[LLVMdev] optimization assumes malloc return is non-null
David Vandevoorde
daveed at vandevoorde.com
Wed Apr 30 17:57:07 PDT 2008
On Apr 30, 2008, at 7:17 PM, David A. Greene wrote:
> On Wednesday 30 April 2008 17:26, David Vandevoorde wrote:
>
>>>> ...malloc() is not specified to access a volatile
>>>> object, modify an object, or modifying a file (directly or
>>>> indirectly); i.e., it has no side effect from the language point of
>>>> view.
>>>
>>> Daveed:
>>>
>>> Good to know that I was looking at the correct section.
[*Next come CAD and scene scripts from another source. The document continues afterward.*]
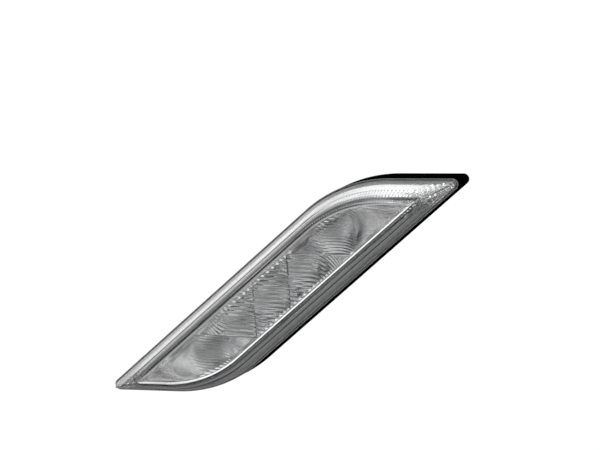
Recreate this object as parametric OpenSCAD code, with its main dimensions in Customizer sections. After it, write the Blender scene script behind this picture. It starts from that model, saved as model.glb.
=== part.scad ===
// Surface-mounted reversing light: a slanted clear lens over a metallised bezel,
// a ribbed inner optic and a bank of five reflector bowls, in a sealed black housing.
// Millimetres. The origin is the centre of the rear mounting face, the lens faces -Y and +Z is up.

/* [Outline] */
// Height between the two short level edges
lamp_height = 140; // [125:0.5:160]
// Width between the two long slanted sides, measured square to them
band_width = 52.6; // [50:0.2:60]
// Angle of the long sides above the level
lean = 38.2; // [35:0.2:44]
// Radius of the two blunt corners
blunt_r = 94; // [70:1:110]
// Radius of the two sharp tips
tip_r = 3.6; // [2.4:0.1:5]

/* [Lens] */
// Depth of the clear lens from the housing rim to its flat window
lens_rise = 20.4; // [17:0.2:26]
// Height of the rolled outer edge above the rim
edge_rise = 1.6; // [1.2:0.1:2.4]
// Distance of the rolled edge's inner line from the outline
edge_inset = 1.2; // [0.8:0.1:1.8]
// Height of the shoulder line above the rim
shoulder_rise = 13.8; // [12:0.2:15]
// Distance of the shoulder line from the outline
shoulder_inset = 5.5; // [4.6:0.1:6.2]
// Distance of the window's edge from the outline
window_inset = 9.5; // [8.8:0.1:10.5]
// How far the window lies sideways of the outline's middle
window_shift = 1.15; // [0:0.05:3]
// How far the window lies below the outline's middle
window_drop = 1.35; // [0:0.05:2.5]
// Wall of the lens
lens_wall = 2; // [1.6:0.1:2.4]
// Rounding of the lens's crease lines
crease_cut = 0.9; // [0.4:0.1:1.4]
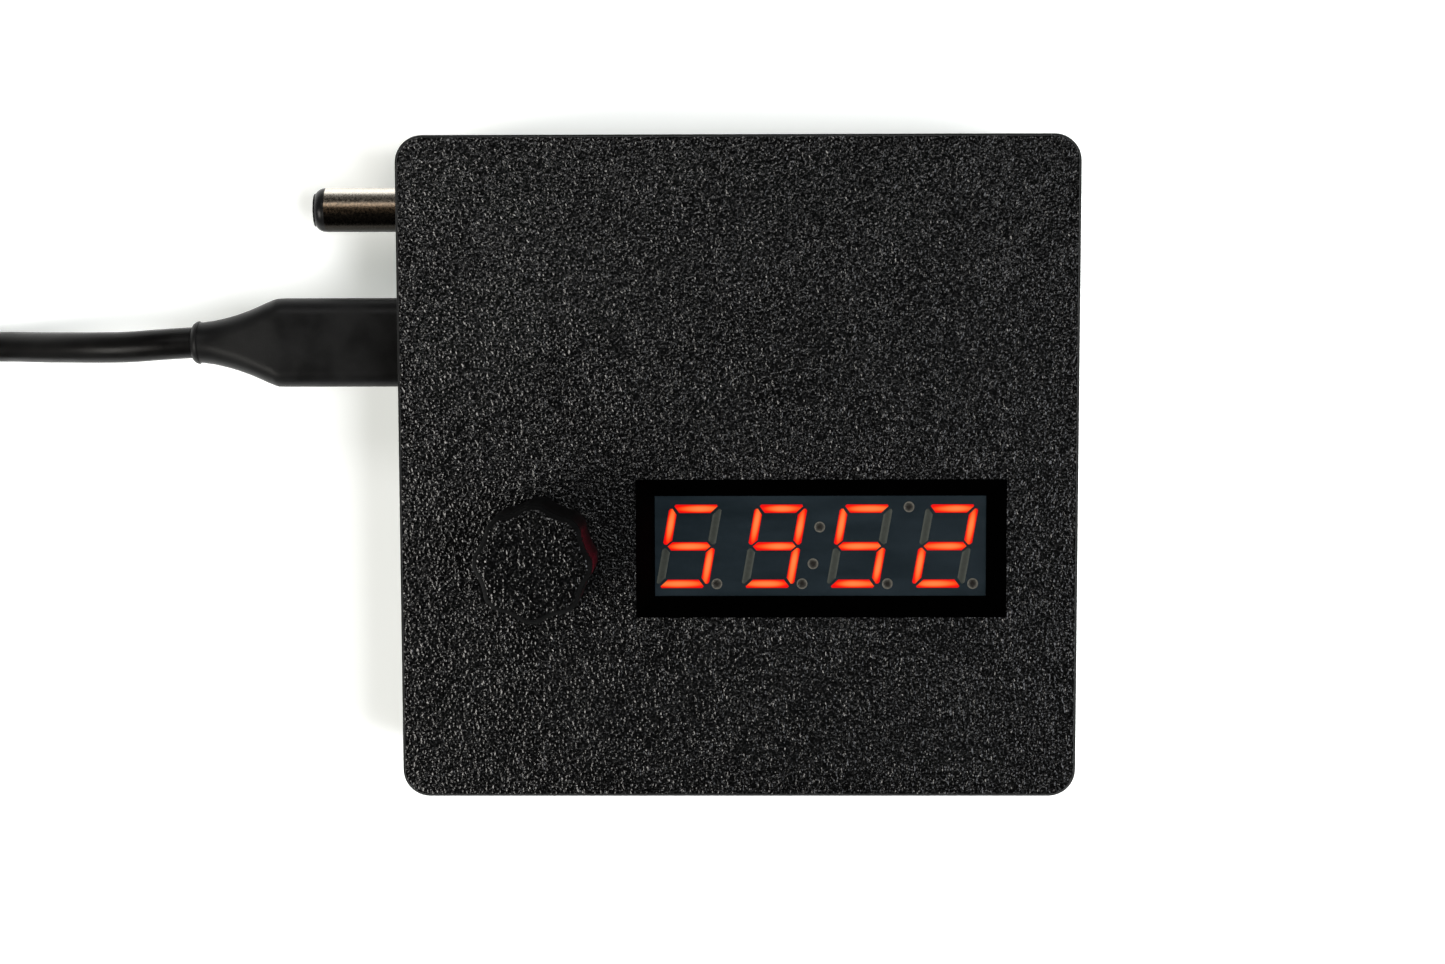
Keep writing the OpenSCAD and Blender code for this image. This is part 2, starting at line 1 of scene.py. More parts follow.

I do not
>>> agree
>>> that your interpretation follows the as-if rule, because I do not
>>> agree
>>> with your interpretation of the C library specification of malloc().
>>
>> Before I go on, let me state that this is not a contentious issue
>> among WG14: There is no doubt that the intent of the standard is that
>> this be a valid optimization.
>
> Maybe I missed something, but aren't we all talking about the wrong
> thing
> here? It seems to me that this isn't about side effects, it's about
> the
> return value of malloc. Why can LLVM assume malloc will always return
> non-zero?
It cannot assume that in the general case. It can do so here because
the return value is not used further on. The side effects issue comes
about because the compiler needs to know that the call to malloc was
not observable other than through the return value. To re-quote a
part of 5.1.2.3/3: "An actual implementation need not evaluate part of
an expression if it can deduce that its value is not used and that no
needed side effects are produced". So there are two conditions to
optimize this: Track the return value to make sure nothing interesting
(i.e., unknown) happens to it, and be sure that there are no
observable side effects from the call itself (in this case, take
advantage of the fact that "malloc" is part of the language
implementation).
Note that more interesting optimizations are possible. E.g., it's
perfectly valid to transform:
void f(size_t n) {
char *str = (char*)malloc(n);
// use str[0 .. 99 ]
free(str);
}
into
void f(size_t n) {
char *str = (char*)alloca(n);
// use str[0 .. 99 ]
}
(Can LLVM do that? Is that maybe why the optimization happens?)